As a direct heating method, there is adopted a method for supplying a hot N2 gas into a discharge port of a reaction chamber to prevent the accumulation of a byproduct in a vacuum pipe. FIG. 3 is an illustrative view of an apparatus for manufacturing a semiconductor device having a construction capable of preventing the generation of NH4Cl by supplying a hot N2 gas according to another example of the prior art. In FIG. 3, the same reference numerals as in FIGS. 1 and 2 denotes the same constitutional elements.
Referring to FIG. 3, a hot N2 generator 80 as a separate heating unit is installed outside deposition equipment. When a room temperature N2 gas passes through the hot N2 generator 80, a hot N2 gas with a temperature of 50° C. or more is generated. The generated hot N2 gas is supplied into the outlet portion of the reaction chamber 12 or the discharge port 14, which has a lower temperature. According to this method, the inner portions of the vacuous reaction chamber 12 and discharge port 14 are heated by the hot N2 gas, and thus, NH4Cl is prevented from being accumulated in the reaction chamber 12 and the discharge port 14.

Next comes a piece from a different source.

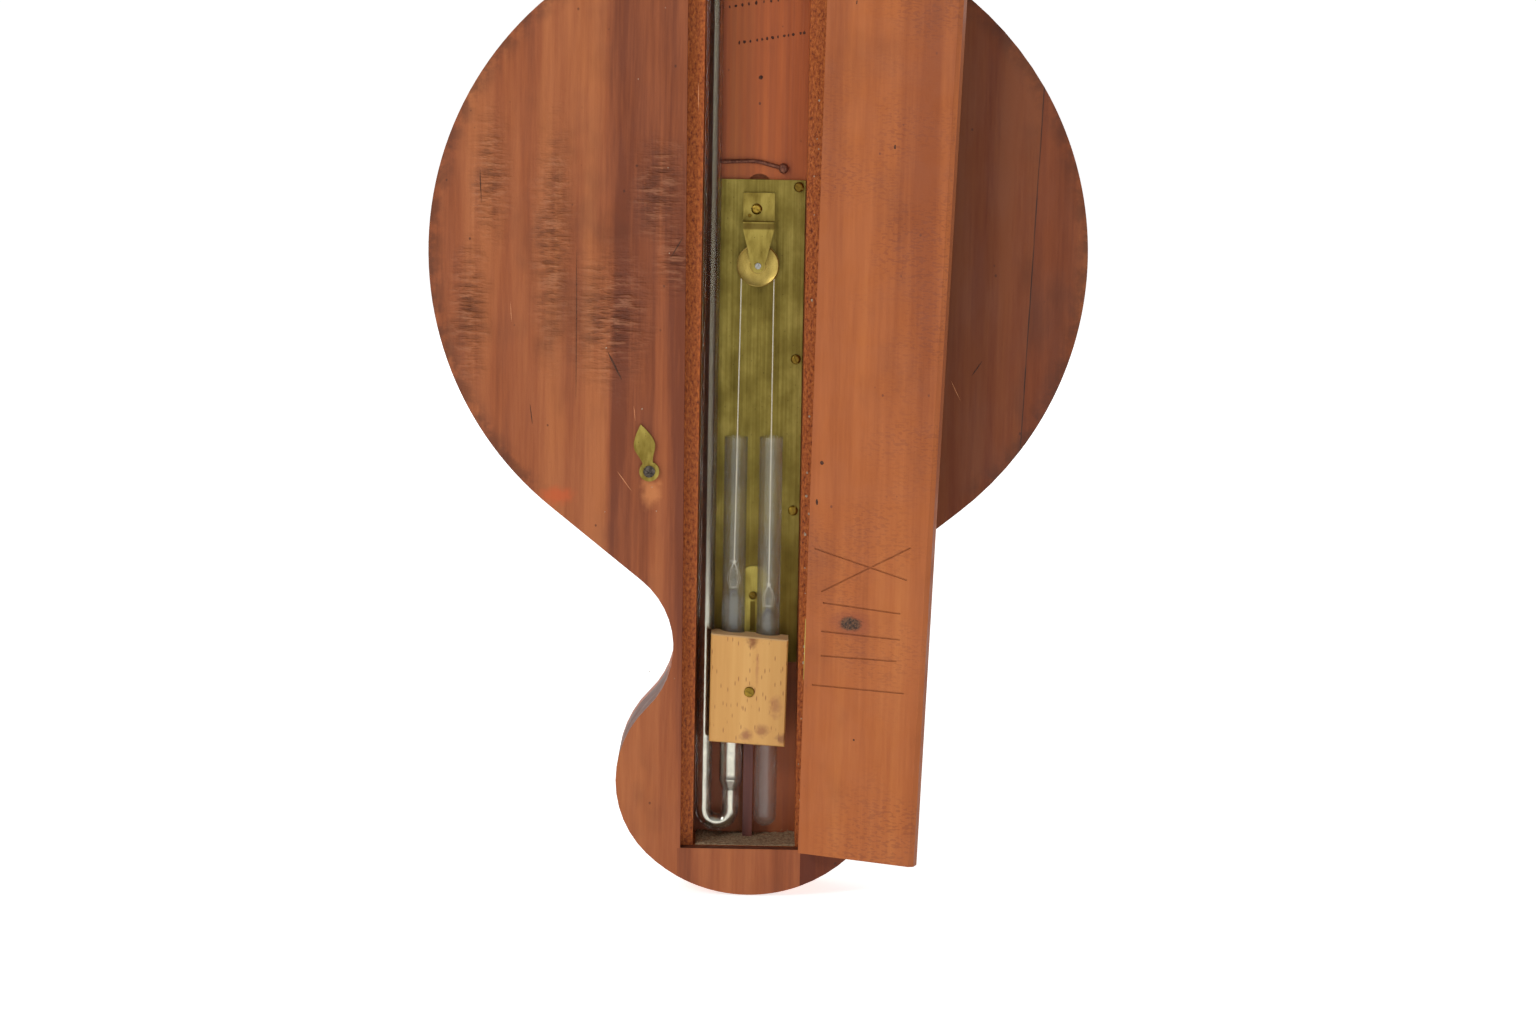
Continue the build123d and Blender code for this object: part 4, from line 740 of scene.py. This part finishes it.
def hanging_thread(name, node, top_x, foot_x, shoulder, knot_height):
    """The thread from the pulley's groove to its bob."""
    start = at(top_x, TUBE_DEPTH, ARBOR_Z)
    knot = at(foot_x, TUBE_DEPTH, knot_height)
    bm = bmesh.new()
    steps = int((start - knot).length / (TWIST_PITCH * MM) * 8)
    for strand in (0, math.pi):
        path = []
        for i in range(steps + 1):
            turn = strand + i * math.pi / 4
            off = Vector((math.cos(turn), math.sin(turn), 0)) * STRAND_OFF * MM
            path.append(start.lerp(knot, i / steps) + off)
        sweep(bm, path, STRAND_R * MM, 6)
    # A trefoil makes the knot.
    size = 0.2 * MM
    tangle = []
    for i in range(48):
        t = 2 * math.pi * i / 48
        x = math.sin(t) + 2 * math.sin(2 * t)
        z = math.cos(t) - 2 * math.cos(2 * t)
        tangle.append(knot + Vector((x, -1.2 * math.sin(3 * t), z)) * size)
    sweep(bm, tangle, 0.17 * MM, 6, closed=True)
    # The loop opens past the bead and closes behind the neck.
    neck = at(foot_x, TUBE_DEPTH, shoulder + 5.0)
    drop = (knot - neck).length
    open_half = 1.7 * MM
    neck_half = 1.16 * MM
    loop = []
    for i in range(25):
        share = i / 24
        wide = open_half * math.sin(math.pi * min(share, 0.78) / 1.3) ** 0.9
        wide = wide + (neck_half - open_half) * max(0.0, (share - 0.72) / 0.28)
        loop.append(knot + Vector((wide, 0, -drop * share)))
    back = []
    for i in range(1, 12):
        turn = math.pi * i / 12
        back.append(neck + Vector((math.cos(turn), -math.sin(turn), 0)) * neck_half)
    other = [Vector((2 * knot.x - p.x, p.y, p.z)) for p in reversed(loop)]
    sweep(bm, loop + back + other, 0.13 * MM, 6)
    tail_end = knot + Vector((1.3, 0.2, 0.9)) * MM
    sweep(bm, [knot.lerp(tail_end, i / 5) for i in range(6)], 0.1 * MM, 6)
    thread = piece(name, bm, thread_silk, None)
    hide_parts(node)
    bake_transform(thread)


hanging_thread("float_thread_silk", "float_thread", 6.4, 7.4, -139.6, -124.3)
hanging_thread(
    "counterweight_thread_silk", "counterweight_thread", -6.4, -6.5, -147.0, -133.3
)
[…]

However, the hot N2 generator 80 is very expensive. Also, in order to separately install such a heating unit outside the deposition equipment, additional costs such as a high installation cost and working expense are required, in addition to the limitation of the available installation space.
In such conventional semiconductor device manufacturing apparatuses as described above with reference to FIGS. 1 through 3, a separate expensive unit such as a heating jacket and a hot N2 generator for heating the outlet portion of a reaction chamber, a discharge port, or a vacuum pipe is required. In addition, together with a separate space for installation of such a unit, additional cost for separate electric equipment installation and working expense are required.